In 1853, after a mixed education of public and private schooling, Morris entered Exeter College, Oxford, where he met and became friends with Edward Burne-Jones. Though they both intended to enter the clergy, they both left that career behind when their interests in the arts set them off on quite another direction. That friendship, along with others who joined them came to form a group of artists and craftsman who would bloom mightily in the last great inclusively European style known as art nouveau. William Morris and his design firm Morris and Company developed and supplied everything from stained glass fixtures to wallpaper and furniture, not the least of which was the famous Morris chair, the first reclining easy chair.

Morris was a phenomenon unto himself. Along with his achievements as a designer and manufacturer, he was well known as a poet – actually turning down the offer to become England’s poet laureate after the death of Tennyson. Beyond poetry he wrote neo-classical and neo-Scandinavian epic poems along with translations from both Greek and Scandinavian sources, socialist essays and political tracts (he was also an orator and political activist), books on art, design and architecture and historical fiction. Most importantly in our context, his three “fantasy romances” are still in print and it was these novels that paved he way for a whole generation of “fantasy romance” writers that would include Lord Dunsany, E. R. Eddison, T. H, White, H. P. Lovecraft, Poul Anderson, Mervyn Peake, and most of all, C. S. Lewis and J. R. R. Tolkien. Gate Keeper indeed! Gate opener rather.

The “fantasy romances” in question are: The Wood Beyond the World (1894), The Well at the World’s End (1896) and The Water of the Wondrous Isles (1897). Just what did Morris accomplish in these three books? Simply put, with his love of the past, he was able to organize the rich heritage of symbolic story telling, from fable to fairy tale, folk tale, and epic – all of the various elements of the story telling of past ages and mold them into the compact and dynamic form of the modern novel. But that isn’t all. Remembering Lin Carter’s description of the age: “God was dead, religion was a polite social custom, science was in full stride, and the Industrial Revolution was rapidly changing the face of the land…” it was an important part of Morris’s devout and mythic imagination to create a vehicle of fiction with an intriguingly subversive energy.
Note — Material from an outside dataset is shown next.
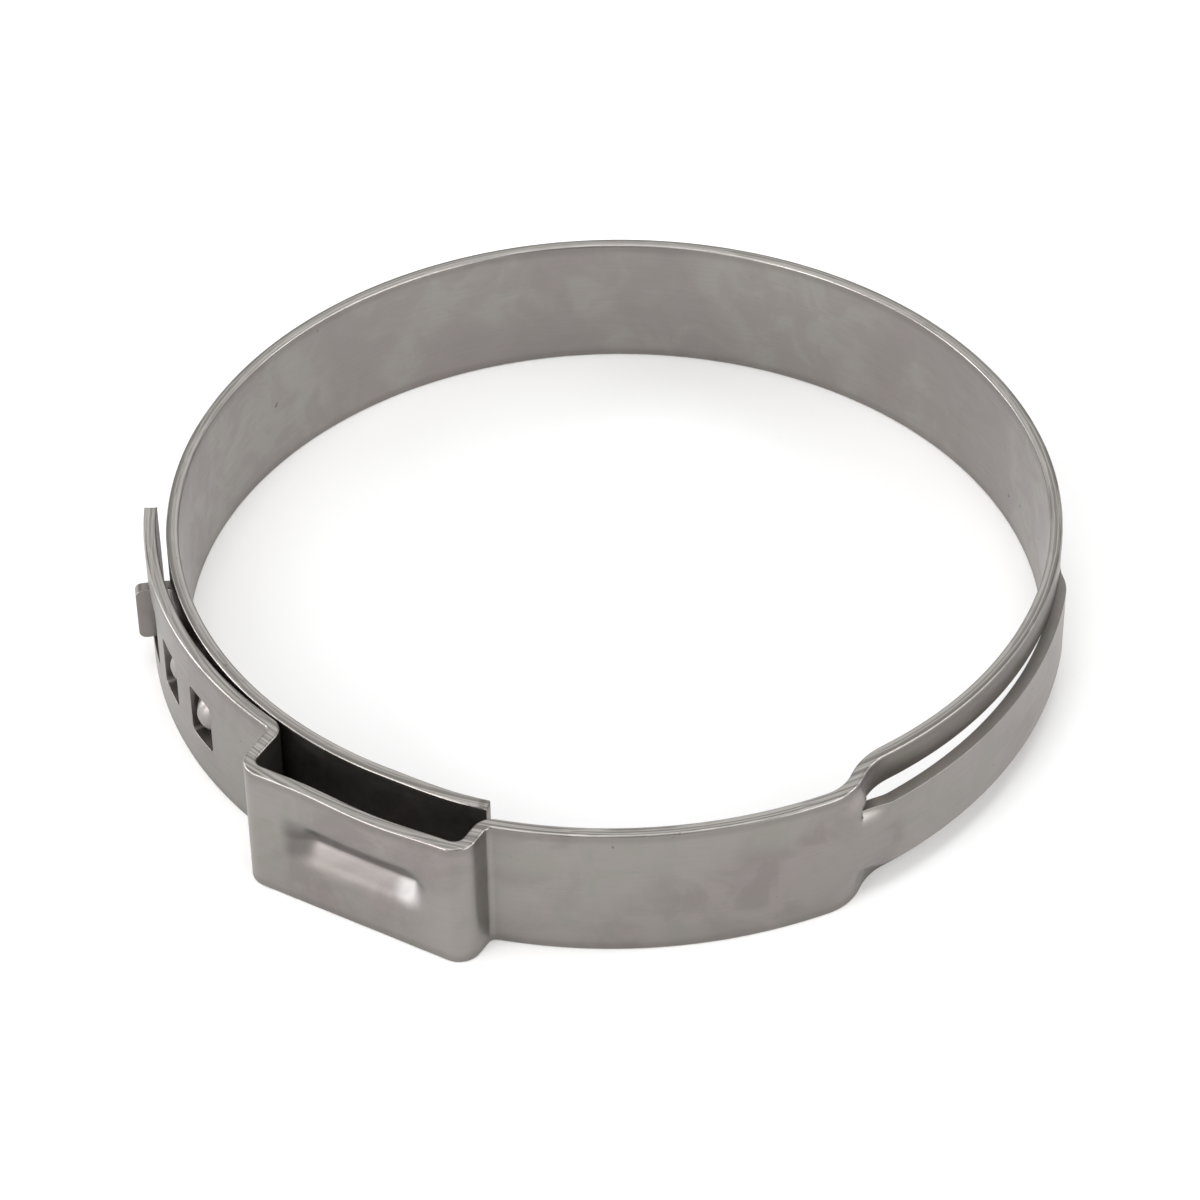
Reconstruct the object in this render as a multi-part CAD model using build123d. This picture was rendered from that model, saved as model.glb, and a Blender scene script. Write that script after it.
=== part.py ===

Through his fabrications, he not only brought new life to past forms of story telling, he created a medium through which modern writers could, through the use of the symbolism of magic and other supernatural devises, present a spiritual dimension to human experience that would elude the proscriptions of the Enlightenment, 19th century scientism and the limitations of the popular “realistic” novel. Magic and magicians, in all their forms, suggest a world, indeed a universe, with powers that are greater than ourselves. Modern fiction generally alienates us and distances us from that world by presenting our experience as a largely interior and psychological process – a stream of consciousness which is solipsistically sufficient unto itself. (As in Henrik Ibsen’s Peer Gynt, for example.) Fantasy reaches out to place us in a greater context – one which argues that we belong and that we are not alone.

Children are still open to that greater horizon. Of course, both MacDonald and Morris saw themselves as writing for adults. But, as C. S. Lewis points out in one of his essays on children and literature, fantasy, like old furniture, has been relegated to the nursery, as it were. So then, there is little alternative for the serious writer who is dealing with human experience at the truth level of myth, other than to assume the guise of a “children’s” author. The richness of that deception is one of the glories of modern and contemporary literature. We may thank our lucky stars for two such wide-eyed visionaries as George MacDonald and William Morris.

I wonder whatever happened to my grandmother’s Morris chair.